Sen. Daniel K. Inouye, D-Hawai'i, proposed changing a law that freed Verizon Communications Inc. from price controls last year without a vote by regulators.

The measure would "eliminate regulatory gamesmanship, promote reasoned decision-making and restore fidelity to democratic principles," Inouye said yesterday in an e-mailed statement.

Inouye heads the Senate Commerce Committee, which oversees the Federal Communications Commission.

Inouye's proposal builds on a congressional effort to prevent telephone companies from winning regulatory exemptions by default, without an FCC vote.

Rep. John Dingell, D-Mich., who chairs the House Energy and Commerce Committee, introduced similar legislation in October.

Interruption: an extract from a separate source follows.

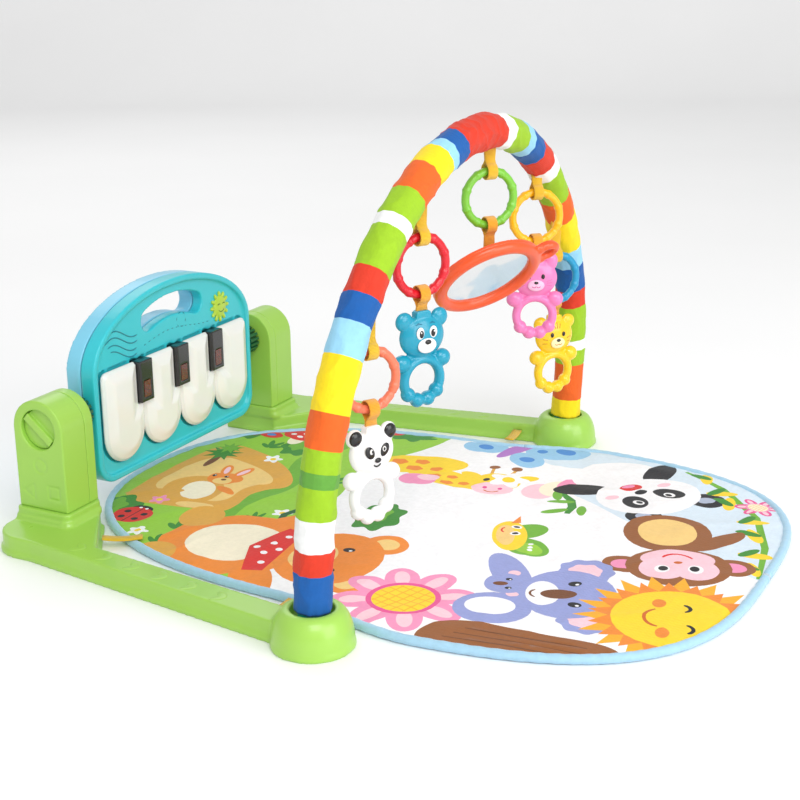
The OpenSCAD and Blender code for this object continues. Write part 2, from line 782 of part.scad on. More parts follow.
color("white") toy_half(0, -1);  // panda_front
color("white") toy_half(0, 1);  // panda_back
color("steelblue") toy_half(1, -1);  // bear_front
color("steelblue") toy_half(1, 1);  // bear_back
mirror_frame();
mirror_plate();
mirror_back();
color("hotpink") toy_half(3, -1);  // cat_front
color("hotpink") toy_half(3, 1);  // cat_back
color("gold") toy_half(4, -1);  // tiger_front
color("gold") toy_half(4, 1);  // tiger_back
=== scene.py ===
"""Looks of an activity play gym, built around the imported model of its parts.

Each operator makes one piece or a group of like pieces, in metres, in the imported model's frame.
Plans and outlines are worked out in millimetres and scaled when a mesh is made."""
import json
import math
import random

import bmesh
import bpy
from bpy.props import FloatProperty, FloatVectorProperty, PointerProperty
from mathutils import Matrix, Vector, geometry, noise


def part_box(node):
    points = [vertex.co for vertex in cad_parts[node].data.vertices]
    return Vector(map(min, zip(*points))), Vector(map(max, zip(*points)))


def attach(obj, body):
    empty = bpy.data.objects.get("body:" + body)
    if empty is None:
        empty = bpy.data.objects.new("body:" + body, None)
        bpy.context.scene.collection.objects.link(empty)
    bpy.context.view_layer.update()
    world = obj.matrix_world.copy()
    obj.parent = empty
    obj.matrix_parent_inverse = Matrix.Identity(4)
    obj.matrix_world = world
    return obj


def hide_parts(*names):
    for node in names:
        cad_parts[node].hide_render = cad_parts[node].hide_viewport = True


bl_info = {
    "name": "Activity play gym",
    "version": (1, 0, 0),
    "blender": (4, 5, 0),
    "location": "View3D > Sidebar > Play gym",
    "description": "Builds the looks of a baby's activity play gym piece by piece",
    "category": "Object",
}

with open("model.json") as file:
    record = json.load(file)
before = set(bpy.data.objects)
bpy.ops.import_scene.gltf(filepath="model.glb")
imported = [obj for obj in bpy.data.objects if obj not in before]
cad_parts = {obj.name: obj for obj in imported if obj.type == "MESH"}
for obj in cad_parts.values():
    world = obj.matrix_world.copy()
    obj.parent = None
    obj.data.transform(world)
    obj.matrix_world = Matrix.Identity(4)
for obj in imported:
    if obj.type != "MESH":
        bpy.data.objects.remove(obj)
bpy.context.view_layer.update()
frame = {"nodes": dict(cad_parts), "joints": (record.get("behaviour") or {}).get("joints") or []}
NODES = frame["nodes"]
JOINTS = {joint["name"]: joint for joint in frame["joints"]}
MM = 0.001
TAU = 2 * math.pi


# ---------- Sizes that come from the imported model, in millimetres
def node_box(node):
    low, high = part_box(node)
    return low / MM, high / MM


def joint_place(name):
    return Vector(JOINTS[name]["pos_m"]) / MM


def joint_turn(name):
    axis = JOINTS[name]["axis"]
    return math.atan2(axis[1], axis[0])


SLEEVE_HIGH = node_box("arch_sleeve")[1]
MAT_LOW, MAT_HIGH = node_box("mat_binding")
PIANO_LOW = node_box("piano_front_shell")[0]
KEY_LOW, KEY_HIGH = node_box("white_key_1")
BLACK_LOW, BLACK_HIGH = node_box("black_keys")
BLACK_PITCH = 64                # from one black key to the next

# The arch is a straight leg, a long bend and a crown on each side, and all of it leans back.
SLEEVE_R = 16.5
TUBE_R = 12.5
HALF_SPAN = SLEEVE_HIGH.x - SLEEVE_R
ARCH_Y = -36.0
LEAN = math.radians(3)
LEAN_Z = 20.0                   # height of the line that the arch leans about
LEG_TOP = 80.0
SLEEVE_FOOT = 33.0
ARCH_TOP = 385.0
BEND = math.radians(45)
LONG_SHIFT = (ARCH_TOP - LEG_TOP - HALF_SPAN) / (1 + math.tan(BEND) - 1 / math.cos(BEND))
LONG_R = HALF_SPAN + LONG_SHIFT
CROWN_R = LONG_R - LONG_SHIFT / math.cos(BEND)
CROWN_Z = LEG_TOP + LONG_SHIFT * math.tan(BEND)
LEG_RUN = LEG_TOP - SLEEVE_FOOT
LONG_RUN = LONG_R * BEND
CROWN_RUN = CROWN_R * 2 * BEND
SLEEVE_RUN = 2 * (LEG_RUN + LONG_RUN) + CROWN_RUN
SLEEVE_SIDES = 72

RING_R = 25.0
RING_TUBE = 3.8
WEB_R = 7.4                     # middle of the webbing's loop round a ring
TOYS = ("panda", "bear", "mirror", "cat", "tiger")
TOY_TURN = {"panda": 66, "bear": 60, "cat": 30, "tiger": 54}
TOY_DROP = 15.5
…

Verizon, the second-biggest U.S. phone company, automatically won exemptions, known as forbearance, in March 2006 after a deadlocked FCC missed a statutory deadline for voting on the company's request. The action freed Verizon from rules governing how it sells high-speed data services to rivals.

A U.S. appeals court upheld Verizon's exemption last week. By failing to vote, the FCC neither granted nor denied the company's petition, the U.S. Court of Appeals in Washington said in its decision.

"In those instances in which the commission does not deny a forbearance petition, Congress has spelled out the legal effect: The petition shall be deemed granted," the court said.

Inouye said the court's ruling "underscores" the need for Congress to change the law so that companies can't win future exemptions without an FCC vote.